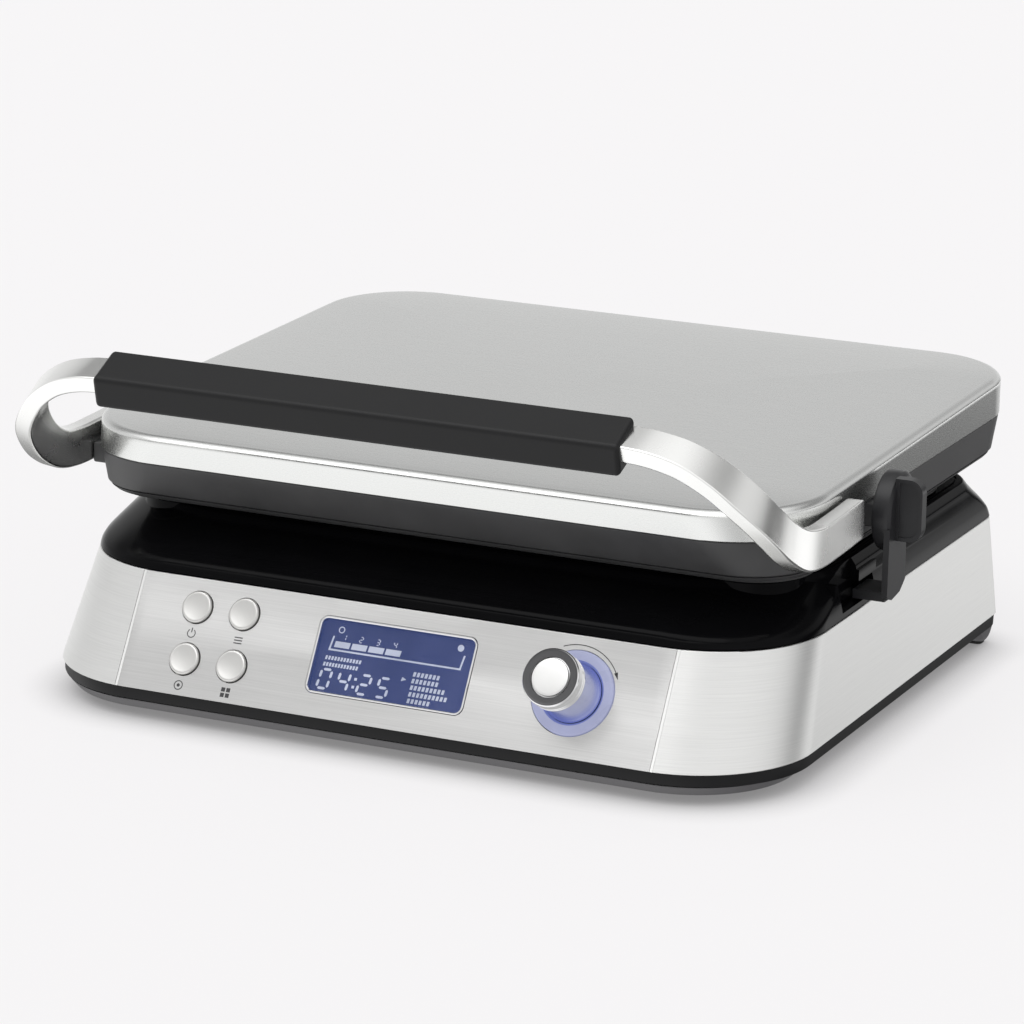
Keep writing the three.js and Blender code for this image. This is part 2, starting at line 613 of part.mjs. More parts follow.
function lidFrame() {
  const outer = loft(FRAME_RINGS.map(level));
  const hollow = loft([
    level({ ...inset(FRAME_RINGS[1], 2.8), z: FRAME_BOTTOM_Z + WALL }),
    level({ ...inset(FRAME_RINGS[2], WALL), z: FRAME_BOTTOM_Z + 4.5 }),
    level({ ...inset(FRAME_RINGS[3], WALL), z: LID_SPLIT_Z + 1 }),
  ]);
  const opening = slab({ half: 158, front: -81, rear: 115.4, frontR: 22, rearR: 22 }, 80, 95);
  // Side bosses that the handle arms and the latch bolt on to.
  const armFace = ARM_X - BAR.thick / 2 - GAP;
  const { root, front, low, high } = ARM_BOSS;
  const bosses = [
    box(root, armFace, front, ARM_END_Y - 3, low, high),
    box(-armFace, -root, front, ARM_END_Y - 3, low, high),
    box(root, LATCH.inner - GAP, LATCH.y - 7, LATCH.y + 7, low, high),
  ];
  const pivotBore = rod(160, 190, LATCH.y, LATCH.z, LATCH.pinR + GAP, 16);
  return cut(join(cut(outer, hollow, opening), ...bosses), pivotBore);
}

// Height of the lid's crease line at depth y.
const lidTop = (y) => LID_FRONT_TOP + LID_RISE * (y + 117.6);

function shellRing(shape, d, drop) {
  return outline(inset(shape, d), (x, y) => lidTop(y) - drop);
}

function lidShell() {
  const foot = { half: 174.9, front: -115.5, rear: 187, frontR: 43, rearR: 40 };
  const brow = { half: 176.2, front: -117.4, rear: 187, frontR: 50, rearR: 44 };
  const outer = loft([
    outline(foot, () => LID_SPLIT_Z + GAP),
    shellRing(brow, 0.1, 6),
    shellRing(brow, 0, 3.6),
    shellRing(brow, 0.9, 1.7),
    shellRing(brow, 2.8, 0.4),
    shellRing(brow, 6, -0.1),
    shellRing(brow, 60, -1.6),
  ]);
  const hollow = loft([
    outline(inset(foot, SHELL), () => LID_SPLIT_Z - 1),
    shellRing(brow, SHELL, 6),
    shellRing(brow, SHELL + 3, SHELL + 0.6),
    shellRing(brow, 60, SHELL - 1.2),
  ]);
  return cut(outer, hollow);
}

// ---------------------------------------------------------------- handle
// Stations along the right arm: [middle, direction across the bar, outward face direction].
// The bar leaves the grip flat, sweeps out and down, and runs back along the lid on edge.
function armStations() {
  return [
    [[GRIP_HALF + 1, -166, 161.2], [0, 0.95, 0.31], [0.08, -0.3, 0.95]],
    [[134, -165.6, 160.3], [0, 0.95, 0.31], [0.1, -0.28, 0.95]],
    [[147.3, -163, 156.6], [0, 0.93, 0.36], [0.42, -0.3, 0.86]],
    [[159, -158.8, 149.6], [-0.02, 0.88, 0.47], [0.66, -0.32, 0.68]],
    [[167.3, -153.5, 141.5], [-0.06, 0.8, 0.6], [0.82, -0.27, 0.5]],
    [[173.3, -146.5, 133.2], [-0.12, 0.73, 0.67], [0.9, -0.2, 0.38]],
    [[176.8, -138, 125.1], [-0.15, 0.66, 0.73], [0.94, -0.1, 0.3]],
    [[179, -127, 116.7], [-0.15, 0.52, 0.84], [0.97, -0.03, 0.22]],
    [[180.2, -113, 110.1], [-0.1, 0.3, 0.95], [0.985, 0.04, 0.15]],
    [[180.8, -98, 107.8], [0, 0.05, 1], [1, 0.02, 0]],
    [[ARM_X, -78, 108], [0, 0, 1], [1, 0, 0]],
    [[ARM_X, ARM_END_Y, 109.2], [0, -0.04, 1], [1, 0, 0]],
  ];
}

function armCurve(stations, pick) {
  return new THREE.CatmullRomCurve3(stations.map((s) => new THREE.Vector3(...s[pick])), false, "centripetal");
}

function handleArm(side) {
  const stations = armStations();
  const middle = armCurve(stations, 0);
  const across = armCurve(stations, 1);
  const outward = armCurve(stations, 2);
  const rings = [];
  const steps = 26;
  const chamfer = 1.2;
  for (let i = 0; i <= steps; i += 1) {
    const t = i / steps;
    const c = middle.getPoint(t);
    const along = middle.getTangent(t);
    const out = outward.getPoint(t).normalize();
    const w = across.getPoint(t);
    w.addScaledVector(along, -w.dot(along)).normalize();
    out.addScaledVector(along, -out.dot(along));
    out.addScaledVector(w, -out.dot(w)).normalize();
    const a = BAR.wide / 2;
    const b = BAR.thick / 2;
    const section = [[-a + chamfer, -b], [a - chamfer, -b], [a, -b + chamfer], [a, b - chamfer]];
    section.push([a - chamfer, b], [-a + chamfer, b], [-a, b - chamfer], [-a, -b + chamfer]);
    const ring = section.map(([p, q]) => c.clone().addScaledVector(w, p).addScaledVector(out, q));
    ring.forEach((p) => p.setX(p.x * side));
    rings.push(side > 0 ? ring : ring.reverse());
  }
  return loft(rings);
}

// A flat strip inside the grip, from x0 to x1.
function gripStrip(x0, x1, extra = 0) {
  return new THREE.BoxGeometry(x1 - x0, 9 + extra, 4 + extra)
    .rotateX(GRIP.tilt)
    .translate((x0 + x1) / 2, GRIP.y, GRIP.z);
}

function addHandle() {
  const end = GRIP_HALF + 5; // the strip is cast into the arm just outside the grip
  const channel = gripStrip(-end, end, 2 * GAP);
  add("handle_grip", cut(extrudeX(GRIP_PROFILE, -GRIP_HALF, GRIP_HALF), channel), MATTE_BLACK);
  add("handle_core", gripStrip(-GRIP_CORE, GRIP_CORE), SHEET_METAL);
  for (const [name, side] of [["left", -1], ["right", 1]]) {
    const start = GRIP_CORE + GAP;
    const tongue = side < 0 ? gripStrip(-end, -start) : gripStrip(start, end);
    add(`handle_arm_${name}`, join(handleArm(side), tongue), CAST_SATIN);
  }
}

// ---------------------------------------------------------------- latch
// A round knob with a thumb fin, and a flat strap that hangs down and hooks into the base.
function latchLever() {
  const { y, z, r, inner, face, outer, pinR } = LATCH;
  const strap = [[-32, 69.4], [-26, 67], [-16, 68.5], [-9.5, 73], [-10.5, 100], [-31.5, 100]];
  const toe = box(173.2, face + 1, -30, -12, 66.8, 71);
  const fin = new THREE.Shape();
  fin.moveTo(outer - 1, FIN.low);
  fin.lineTo(FIN.x - FIN.r, FIN.low);
  fin.absarc(FIN.x - FIN.r, FIN.low + FIN.r, FIN.r, -Math.PI / 2, 0);
  fin.absarc(FIN.x - FIN.r, FIN.high - FIN.r, FIN.r, 0, Math.PI / 2);
  fin.lineTo(outer - 1, FIN.high);
  const finBody = new THREE.ExtrudeGeometry(fin, {
    depth: FIN.rear - FIN.front,
    curveSegments: 5,
    bevelEnabled: false,
  });
  finBody.rotateX(Math.PI / 2).translate(0, FIN.rear, 0);
  const solid = join(rod(inner, outer, y, z, r, 36), extrudeX(strap, face, outer), toe, finBody);
  return cut(solid, rod(inner - 1, outer - 1.5, y, z, pinR + GAP, 16));
}

function addLatch() {
  const { y, z, inner, outer, pinR } = LATCH;
  add("latch_pivot", rod(inner - 9, outer - 1.5 - GAP, y, z, pinR, 16), SHEET_METAL);
  add("latch_lever", latchLever(), MATTE_BLACK);
}

// ---------------------------------------------------------------- rear hinge
// Points of an arc about the hinge pin in the YZ plane, from one angle to another.
function knuckleArc(from, to, r) {
  const arc = [];
  for (let a = from; a <= to; a += 15) {
    const angle = THREE.MathUtils.degToRad(a);
    arc.push([HINGE.y + r * Math.cos(angle), HINGE.z + r * Math.sin(angle)]);
  }
  return arc;
}

function addHinge(name, side) {
  const half = HINGE.tongue / 2;
  const cheek = 5;
  const reach = half + GAP + cheek;
  const back = BAND_TOP.rear + GAP;
  const at = (a, b) => (side > 0 ? [HINGE.x + a, HINGE.x + b] : [-HINGE.x - b, -HINGE.x - a]);
  const bore = rod(...at(-20, 20), HINGE.y, HINGE.z, HINGE.pinR + GAP, 16);

  const ear = [[back, 66], [154, 66], ...knuckleArc(-60, 105, HINGE.r), [back, 84]];
  const plate = box(...at(-reach - 3, reach + 3), back, back + 2.1, 66, 77.5);
  const cheeks = [at(-reach, -half - GAP), at(half + GAP, reach)].map(([a, b]) => extrudeX(ear, a, b));
  add(`hinge_bracket_${name}`, cut(join(plate, ...cheeks), bore), CAST_SATIN);

  const top = FRAME_BOTTOM_Z - GAP;
  const low = top - 2.5;
  const tongue = [[130, low], [150, low], ...knuckleArc(180, 375, HINGE.r - 0.3), [163, top], [130, top]];
  const pad = box(...at(-13, 13), 126, 147, low, top);
  add(`hinge_arm_${name}`, cut(join(extrudeX(tongue, ...at(-half, half)), pad), bore), CAST_SATIN);

  const shank = rod(...at(-reach - 0.8, reach + 1.2), HINGE.y, HINGE.z, HINGE.pinR, 16);
  const head = rod(...at(reach + GAP, reach + 2), HINGE.y, HINGE.z, HINGE.pinR + 1.8, 16);
  add(`hinge_pin_${name}`, join(shank, head), SHEET_METAL);
}

addBase();
addControls();
addPlates();
add("lid_frame", lidFrame(), MATTE_BLACK);
add("lid_shell", lidShell(), LID_SILVER);
addHandle();
addLatch();
addHinge("left", -1);
addHinge("right", 1);

export default machine;
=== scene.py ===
# Electric waffle maker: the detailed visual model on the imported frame. Blender units are metres;
# the dimensions below are millimetres from the machine's own centre plane.
import math

import bmesh
import bpy
from mathutils import Matrix, Vector


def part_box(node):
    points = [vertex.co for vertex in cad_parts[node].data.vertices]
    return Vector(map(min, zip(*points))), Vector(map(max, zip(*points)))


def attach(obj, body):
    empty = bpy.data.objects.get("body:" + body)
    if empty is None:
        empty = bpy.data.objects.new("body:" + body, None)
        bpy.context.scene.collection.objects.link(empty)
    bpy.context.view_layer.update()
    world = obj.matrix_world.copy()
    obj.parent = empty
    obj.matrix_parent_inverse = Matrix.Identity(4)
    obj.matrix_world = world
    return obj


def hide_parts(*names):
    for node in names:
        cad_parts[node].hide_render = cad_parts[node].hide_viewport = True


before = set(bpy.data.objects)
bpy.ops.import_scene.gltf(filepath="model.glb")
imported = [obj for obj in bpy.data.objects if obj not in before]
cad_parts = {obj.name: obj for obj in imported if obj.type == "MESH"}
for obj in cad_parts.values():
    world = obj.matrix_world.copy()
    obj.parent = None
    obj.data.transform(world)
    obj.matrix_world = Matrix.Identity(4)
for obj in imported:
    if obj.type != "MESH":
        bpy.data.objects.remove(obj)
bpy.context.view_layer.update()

# ---------------------------------------------------------------- placing
MM = 0.001
housing_low, housing_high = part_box("base_housing")
CENTRE_X = (housing_low[0] + housing_high[0]) / 2
REAR = 149.5  # the rear wall stands this far behind the centre
DEPTH_ZERO = housing_high[1] - REAR * MM
SIDES = ((-1, "left"), (1, "right"))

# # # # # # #

DIRECTIONS>
Repeat, exactly as they stand above, the lines from the line with "const shank = rod(...at(-reach" to the line with "for node in", both lines included.

TASK OUTPUT>
  const shank = rod(...at(-reach - 0.8, reach + 1.2), HINGE.y, HINGE.z, HINGE.pinR, 16);
  const head = rod(...at(reach + GAP, reach + 2), HINGE.y, HINGE.z, HINGE.pinR + 1.8, 16);
  add(`hinge_pin_${name}`, join(shank, head), SHEET_METAL);
}

addBase();
addControls();
addPlates();
add("lid_frame", lidFrame(), MATTE_BLACK);
add("lid_shell", lidShell(), LID_SILVER);
addHandle();
addLatch();
addHinge("left", -1);
addHinge("right", 1);

export default machine;
=== scene.py ===
# Electric waffle maker: the detailed visual model on the imported frame. Blender units are metres;
# the dimensions below are millimetres from the machine's own centre plane.
import math

import bmesh
import bpy
from mathutils import Matrix, Vector


def part_box(node):
    points = [vertex.co for vertex in cad_parts[node].data.vertices]
    return Vector(map(min, zip(*points))), Vector(map(max, zip(*points)))


def attach(obj, body):
    empty = bpy.data.objects.get("body:" + body)
    if empty is None:
        empty = bpy.data.objects.new("body:" + body, None)
        bpy.context.scene.collection.objects.link(empty)
    bpy.context.view_layer.update()
    world = obj.matrix_world.copy()
    obj.parent = empty
    obj.matrix_parent_inverse = Matrix.Identity(4)
    obj.matrix_world = world
    return obj


def hide_parts(*names):
    for node in names:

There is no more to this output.